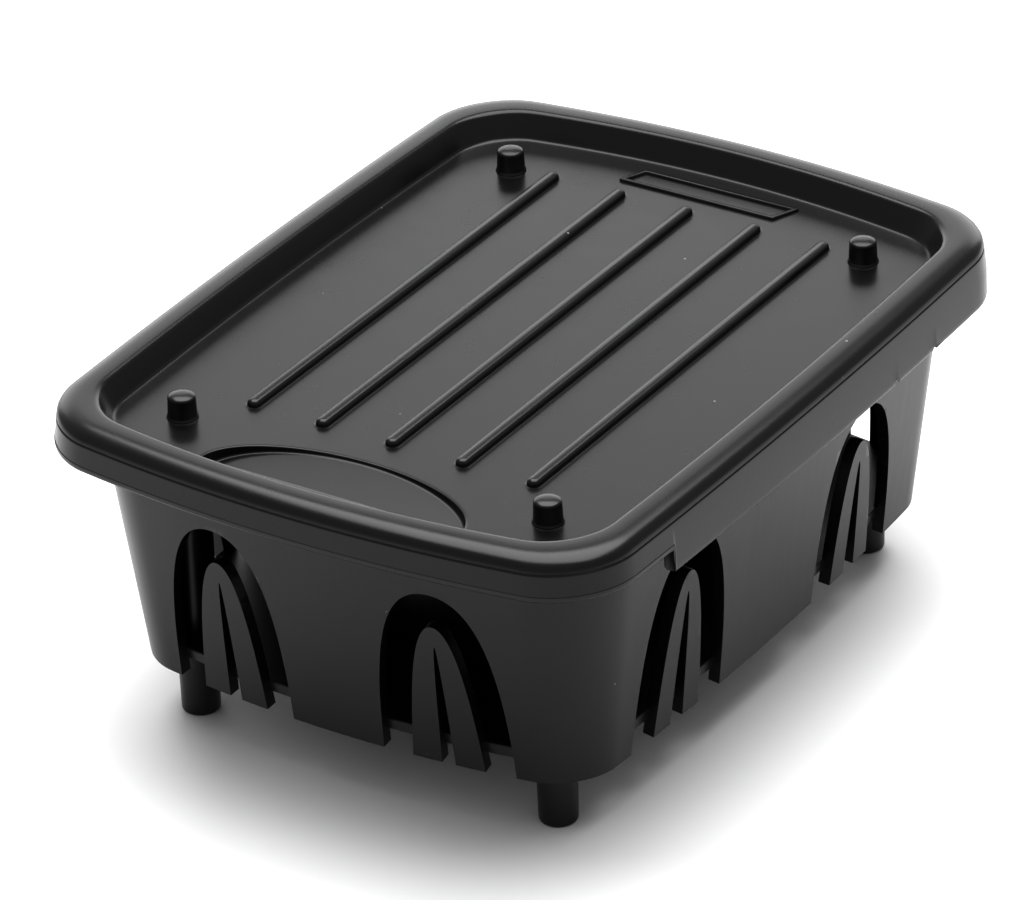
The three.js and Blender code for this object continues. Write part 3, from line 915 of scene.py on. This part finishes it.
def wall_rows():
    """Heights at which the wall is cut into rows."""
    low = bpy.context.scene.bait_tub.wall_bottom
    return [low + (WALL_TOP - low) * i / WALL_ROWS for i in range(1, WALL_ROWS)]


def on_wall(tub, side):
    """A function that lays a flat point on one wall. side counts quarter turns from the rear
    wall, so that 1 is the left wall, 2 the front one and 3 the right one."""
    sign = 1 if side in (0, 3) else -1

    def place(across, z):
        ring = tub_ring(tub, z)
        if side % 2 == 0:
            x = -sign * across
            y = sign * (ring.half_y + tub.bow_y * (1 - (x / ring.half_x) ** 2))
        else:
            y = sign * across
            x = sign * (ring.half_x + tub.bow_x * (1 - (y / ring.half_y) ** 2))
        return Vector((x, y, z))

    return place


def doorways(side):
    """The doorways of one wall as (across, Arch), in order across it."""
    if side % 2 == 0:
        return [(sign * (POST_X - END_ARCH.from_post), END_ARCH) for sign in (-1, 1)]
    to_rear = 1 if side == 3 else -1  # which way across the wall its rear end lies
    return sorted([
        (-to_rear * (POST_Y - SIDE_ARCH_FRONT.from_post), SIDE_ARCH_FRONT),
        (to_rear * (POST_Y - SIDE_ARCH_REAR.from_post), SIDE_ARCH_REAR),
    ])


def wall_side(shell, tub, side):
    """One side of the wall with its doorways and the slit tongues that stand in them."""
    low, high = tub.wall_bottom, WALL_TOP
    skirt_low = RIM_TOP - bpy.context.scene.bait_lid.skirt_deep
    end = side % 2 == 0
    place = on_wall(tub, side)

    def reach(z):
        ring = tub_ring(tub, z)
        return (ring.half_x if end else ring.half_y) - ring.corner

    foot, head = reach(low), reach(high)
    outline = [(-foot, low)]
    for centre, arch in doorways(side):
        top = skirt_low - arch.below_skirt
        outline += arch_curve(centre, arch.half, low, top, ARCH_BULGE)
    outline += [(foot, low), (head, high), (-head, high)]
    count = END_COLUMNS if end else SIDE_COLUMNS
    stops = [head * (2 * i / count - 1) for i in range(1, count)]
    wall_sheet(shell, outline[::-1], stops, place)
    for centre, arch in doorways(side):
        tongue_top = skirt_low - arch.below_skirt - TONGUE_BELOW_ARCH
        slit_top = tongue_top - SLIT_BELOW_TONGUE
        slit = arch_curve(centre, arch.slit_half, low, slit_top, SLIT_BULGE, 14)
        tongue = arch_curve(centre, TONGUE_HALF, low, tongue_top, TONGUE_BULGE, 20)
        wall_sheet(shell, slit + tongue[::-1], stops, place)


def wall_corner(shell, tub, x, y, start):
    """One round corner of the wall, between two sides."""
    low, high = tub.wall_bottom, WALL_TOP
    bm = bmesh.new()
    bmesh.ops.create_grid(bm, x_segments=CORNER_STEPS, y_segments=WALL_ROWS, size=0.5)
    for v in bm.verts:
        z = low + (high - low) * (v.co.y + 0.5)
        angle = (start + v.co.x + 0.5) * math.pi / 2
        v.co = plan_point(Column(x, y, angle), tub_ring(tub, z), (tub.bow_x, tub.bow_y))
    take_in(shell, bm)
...
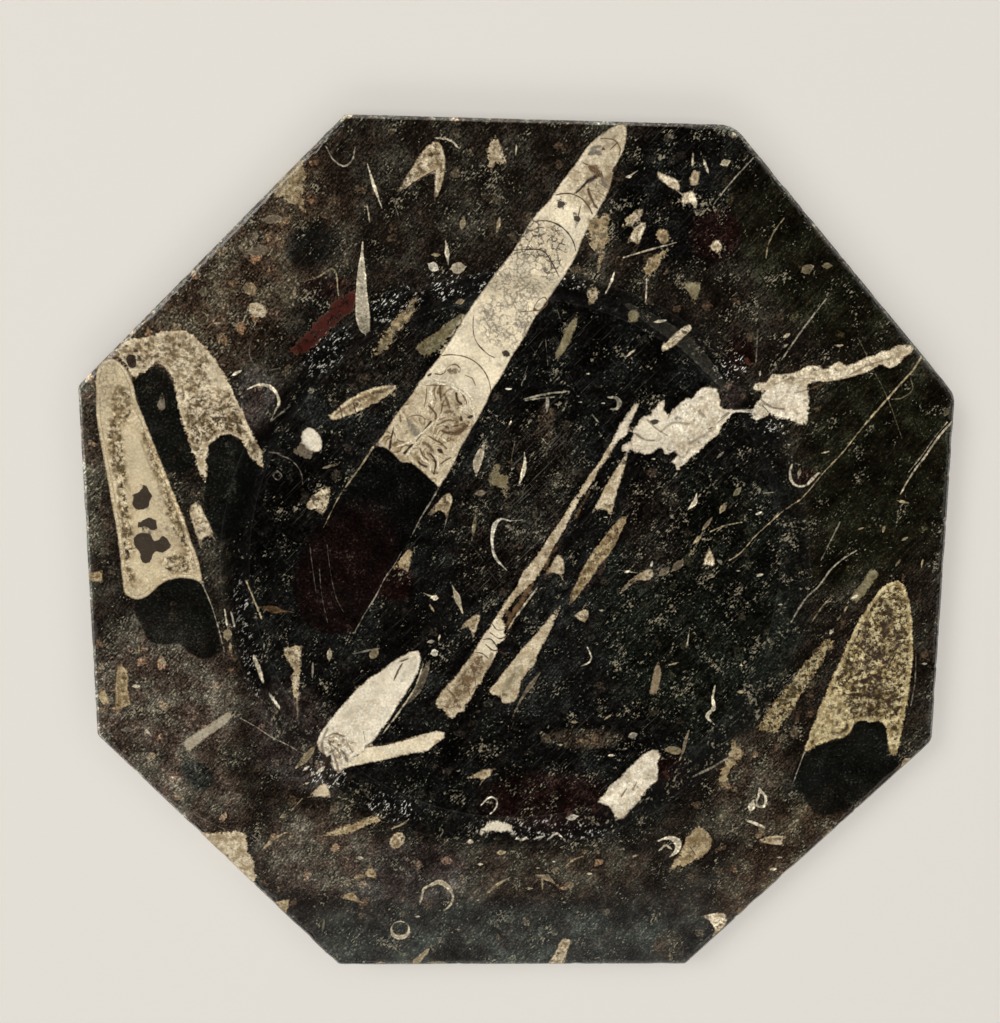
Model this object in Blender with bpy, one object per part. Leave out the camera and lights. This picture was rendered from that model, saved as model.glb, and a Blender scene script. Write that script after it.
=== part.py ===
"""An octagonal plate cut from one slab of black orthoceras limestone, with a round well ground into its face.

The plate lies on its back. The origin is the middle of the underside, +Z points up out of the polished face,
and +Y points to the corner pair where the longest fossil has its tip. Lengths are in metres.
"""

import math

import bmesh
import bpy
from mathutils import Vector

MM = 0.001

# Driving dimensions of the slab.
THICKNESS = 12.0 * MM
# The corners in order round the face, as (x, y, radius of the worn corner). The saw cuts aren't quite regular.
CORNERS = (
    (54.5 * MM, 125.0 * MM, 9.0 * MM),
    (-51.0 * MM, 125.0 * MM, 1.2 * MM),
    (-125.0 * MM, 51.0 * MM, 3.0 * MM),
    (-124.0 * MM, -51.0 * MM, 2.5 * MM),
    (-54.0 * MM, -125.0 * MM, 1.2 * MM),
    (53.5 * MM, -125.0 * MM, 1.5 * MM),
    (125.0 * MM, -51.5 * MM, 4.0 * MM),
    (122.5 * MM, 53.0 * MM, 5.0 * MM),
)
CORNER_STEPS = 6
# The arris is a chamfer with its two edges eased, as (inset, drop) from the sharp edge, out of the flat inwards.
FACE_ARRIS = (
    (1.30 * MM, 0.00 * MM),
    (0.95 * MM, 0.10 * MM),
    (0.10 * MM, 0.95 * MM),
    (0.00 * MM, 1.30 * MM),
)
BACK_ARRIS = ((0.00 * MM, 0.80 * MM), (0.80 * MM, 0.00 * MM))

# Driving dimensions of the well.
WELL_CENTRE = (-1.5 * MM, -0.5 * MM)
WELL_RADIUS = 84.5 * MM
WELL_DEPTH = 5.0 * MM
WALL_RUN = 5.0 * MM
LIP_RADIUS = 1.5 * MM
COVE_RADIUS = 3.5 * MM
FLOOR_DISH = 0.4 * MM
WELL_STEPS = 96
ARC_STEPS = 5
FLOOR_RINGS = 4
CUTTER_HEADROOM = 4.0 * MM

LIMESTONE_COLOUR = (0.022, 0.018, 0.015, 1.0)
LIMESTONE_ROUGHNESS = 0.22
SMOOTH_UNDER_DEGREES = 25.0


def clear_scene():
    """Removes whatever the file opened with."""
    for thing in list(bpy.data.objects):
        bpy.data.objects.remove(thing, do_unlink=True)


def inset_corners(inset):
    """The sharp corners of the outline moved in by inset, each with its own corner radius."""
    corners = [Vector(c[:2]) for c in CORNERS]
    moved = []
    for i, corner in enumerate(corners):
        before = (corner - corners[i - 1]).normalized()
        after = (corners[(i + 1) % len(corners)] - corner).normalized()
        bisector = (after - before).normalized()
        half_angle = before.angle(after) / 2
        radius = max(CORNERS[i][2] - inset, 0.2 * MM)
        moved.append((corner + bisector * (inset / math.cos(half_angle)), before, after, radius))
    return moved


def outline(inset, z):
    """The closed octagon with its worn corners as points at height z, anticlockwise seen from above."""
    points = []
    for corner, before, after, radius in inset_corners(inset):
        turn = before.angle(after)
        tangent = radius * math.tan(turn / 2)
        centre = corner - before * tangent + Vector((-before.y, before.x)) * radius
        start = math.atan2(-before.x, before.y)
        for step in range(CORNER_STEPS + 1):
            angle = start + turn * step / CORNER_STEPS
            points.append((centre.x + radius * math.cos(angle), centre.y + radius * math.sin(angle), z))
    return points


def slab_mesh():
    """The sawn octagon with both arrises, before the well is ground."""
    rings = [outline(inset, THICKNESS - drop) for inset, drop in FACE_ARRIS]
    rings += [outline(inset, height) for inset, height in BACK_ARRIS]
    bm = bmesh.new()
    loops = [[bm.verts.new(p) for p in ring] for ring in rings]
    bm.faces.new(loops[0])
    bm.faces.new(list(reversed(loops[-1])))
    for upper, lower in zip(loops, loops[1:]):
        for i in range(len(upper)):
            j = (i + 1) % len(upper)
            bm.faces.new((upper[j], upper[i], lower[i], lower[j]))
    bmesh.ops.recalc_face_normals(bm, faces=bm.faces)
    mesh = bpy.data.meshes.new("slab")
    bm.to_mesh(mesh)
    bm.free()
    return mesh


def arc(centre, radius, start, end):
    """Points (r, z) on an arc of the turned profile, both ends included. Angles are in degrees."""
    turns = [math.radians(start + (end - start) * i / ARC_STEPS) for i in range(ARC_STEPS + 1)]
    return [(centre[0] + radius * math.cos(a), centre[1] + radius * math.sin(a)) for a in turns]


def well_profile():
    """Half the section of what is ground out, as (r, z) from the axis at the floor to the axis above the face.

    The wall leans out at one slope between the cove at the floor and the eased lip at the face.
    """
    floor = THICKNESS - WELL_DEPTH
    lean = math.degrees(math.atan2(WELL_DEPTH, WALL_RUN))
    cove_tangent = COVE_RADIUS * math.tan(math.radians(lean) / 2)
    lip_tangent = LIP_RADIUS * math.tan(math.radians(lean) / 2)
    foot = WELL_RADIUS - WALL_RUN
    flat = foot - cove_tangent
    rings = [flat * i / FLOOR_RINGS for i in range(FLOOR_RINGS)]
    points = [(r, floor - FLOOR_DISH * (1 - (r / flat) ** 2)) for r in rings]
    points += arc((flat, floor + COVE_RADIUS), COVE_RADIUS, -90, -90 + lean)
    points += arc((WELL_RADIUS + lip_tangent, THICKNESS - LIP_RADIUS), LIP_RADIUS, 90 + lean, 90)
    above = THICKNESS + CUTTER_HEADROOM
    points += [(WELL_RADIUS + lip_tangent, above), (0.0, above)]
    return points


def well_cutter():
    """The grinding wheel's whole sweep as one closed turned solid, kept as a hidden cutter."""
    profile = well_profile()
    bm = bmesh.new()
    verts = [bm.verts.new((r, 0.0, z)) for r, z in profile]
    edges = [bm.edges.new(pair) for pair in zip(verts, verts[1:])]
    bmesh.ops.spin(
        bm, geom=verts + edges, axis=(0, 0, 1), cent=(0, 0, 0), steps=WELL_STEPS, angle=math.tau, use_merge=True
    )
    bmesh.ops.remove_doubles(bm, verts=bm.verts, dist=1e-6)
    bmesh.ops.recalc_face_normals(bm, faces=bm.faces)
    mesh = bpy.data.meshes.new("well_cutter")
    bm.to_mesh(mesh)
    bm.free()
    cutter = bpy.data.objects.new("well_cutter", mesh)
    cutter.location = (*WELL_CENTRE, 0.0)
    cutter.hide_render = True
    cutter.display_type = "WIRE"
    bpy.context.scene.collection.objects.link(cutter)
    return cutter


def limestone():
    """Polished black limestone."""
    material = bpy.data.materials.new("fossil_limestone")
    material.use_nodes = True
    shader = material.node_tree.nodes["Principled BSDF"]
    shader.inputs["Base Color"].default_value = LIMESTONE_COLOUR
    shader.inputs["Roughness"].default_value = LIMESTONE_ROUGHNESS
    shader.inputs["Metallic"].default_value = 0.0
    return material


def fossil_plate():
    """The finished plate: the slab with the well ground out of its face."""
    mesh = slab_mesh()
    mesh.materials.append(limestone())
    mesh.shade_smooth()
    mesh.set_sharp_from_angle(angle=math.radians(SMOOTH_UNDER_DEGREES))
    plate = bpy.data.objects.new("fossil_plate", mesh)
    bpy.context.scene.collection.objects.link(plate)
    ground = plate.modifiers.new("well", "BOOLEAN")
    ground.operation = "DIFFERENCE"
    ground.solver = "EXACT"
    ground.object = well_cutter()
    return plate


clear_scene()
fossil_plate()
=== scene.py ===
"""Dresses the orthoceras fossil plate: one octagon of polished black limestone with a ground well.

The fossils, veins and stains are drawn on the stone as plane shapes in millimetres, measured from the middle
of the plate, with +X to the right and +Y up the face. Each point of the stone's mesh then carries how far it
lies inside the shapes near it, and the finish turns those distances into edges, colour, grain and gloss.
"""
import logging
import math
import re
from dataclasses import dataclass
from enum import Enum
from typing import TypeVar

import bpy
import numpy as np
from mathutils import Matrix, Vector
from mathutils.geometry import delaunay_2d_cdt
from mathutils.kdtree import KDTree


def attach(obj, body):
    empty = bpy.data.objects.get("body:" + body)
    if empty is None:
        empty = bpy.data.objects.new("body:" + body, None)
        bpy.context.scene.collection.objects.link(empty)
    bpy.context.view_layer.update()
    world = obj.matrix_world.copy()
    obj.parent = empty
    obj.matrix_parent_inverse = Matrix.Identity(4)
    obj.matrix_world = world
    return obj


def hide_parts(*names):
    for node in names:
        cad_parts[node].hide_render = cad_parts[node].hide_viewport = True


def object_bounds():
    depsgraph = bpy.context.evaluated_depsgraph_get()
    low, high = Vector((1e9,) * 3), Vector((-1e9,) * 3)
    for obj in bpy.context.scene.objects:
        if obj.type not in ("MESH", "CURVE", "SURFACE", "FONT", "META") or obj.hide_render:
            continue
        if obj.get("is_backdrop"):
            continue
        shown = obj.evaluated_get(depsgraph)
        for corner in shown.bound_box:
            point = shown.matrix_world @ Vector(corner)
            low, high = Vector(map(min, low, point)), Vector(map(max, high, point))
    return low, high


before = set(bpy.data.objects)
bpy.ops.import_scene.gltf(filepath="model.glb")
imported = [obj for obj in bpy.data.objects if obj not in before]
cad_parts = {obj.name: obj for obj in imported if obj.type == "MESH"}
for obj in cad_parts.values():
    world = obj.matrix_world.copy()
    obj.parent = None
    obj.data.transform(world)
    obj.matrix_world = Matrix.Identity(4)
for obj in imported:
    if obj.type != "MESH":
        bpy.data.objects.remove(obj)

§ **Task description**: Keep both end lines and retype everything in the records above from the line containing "return cutter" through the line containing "bpy.context.view_layer.update()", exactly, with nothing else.

§ **Result**:
    return cutter


def limestone():
    """Polished black limestone."""
    material = bpy.data.materials.new("fossil_limestone")
    material.use_nodes = True
    shader = material.node_tree.nodes["Principled BSDF"]
    shader.inputs["Base Color"].default_value = LIMESTONE_COLOUR
    shader.inputs["Roughness"].default_value = LIMESTONE_ROUGHNESS
    shader.inputs["Metallic"].default_value = 0.0
    return material


def fossil_plate():
    """The finished plate: the slab with the well ground out of its face."""
    mesh = slab_mesh()
    mesh.materials.append(limestone())
    mesh.shade_smooth()
    mesh.set_sharp_from_angle(angle=math.radians(SMOOTH_UNDER_DEGREES))
    plate = bpy.data.objects.new("fossil_plate", mesh)
    bpy.context.scene.collection.objects.link(plate)
    ground = plate.modifiers.new("well", "BOOLEAN")
    ground.operation = "DIFFERENCE"
    ground.solver = "EXACT"
    ground.object = well_cutter()
    return plate


clear_scene()
fossil_plate()
=== scene.py ===
"""Dresses the orthoceras fossil plate: one octagon of polished black limestone with a ground well.

The fossils, veins and stains are drawn on the stone as plane shapes in millimetres, measured from the middle
of the plate, with +X to the right and +Y up the face. Each point of the stone's mesh then carries how far it
lies inside the shapes near it, and the finish turns those distances into edges, colour, grain and gloss.
"""
import logging
import math
import re
from dataclasses import dataclass
from enum import Enum
from typing import TypeVar

import bpy
import numpy as np
from mathutils import Matrix, Vector
from mathutils.geometry import delaunay_2d_cdt
from mathutils.kdtree import KDTree


def attach(obj, body):
    empty = bpy.data.objects.get("body:" + body)
    if empty is None:
        empty = bpy.data.objects.new("body:" + body, None)
        bpy.context.scene.collection.objects.link(empty)
    bpy.context.view_layer.update()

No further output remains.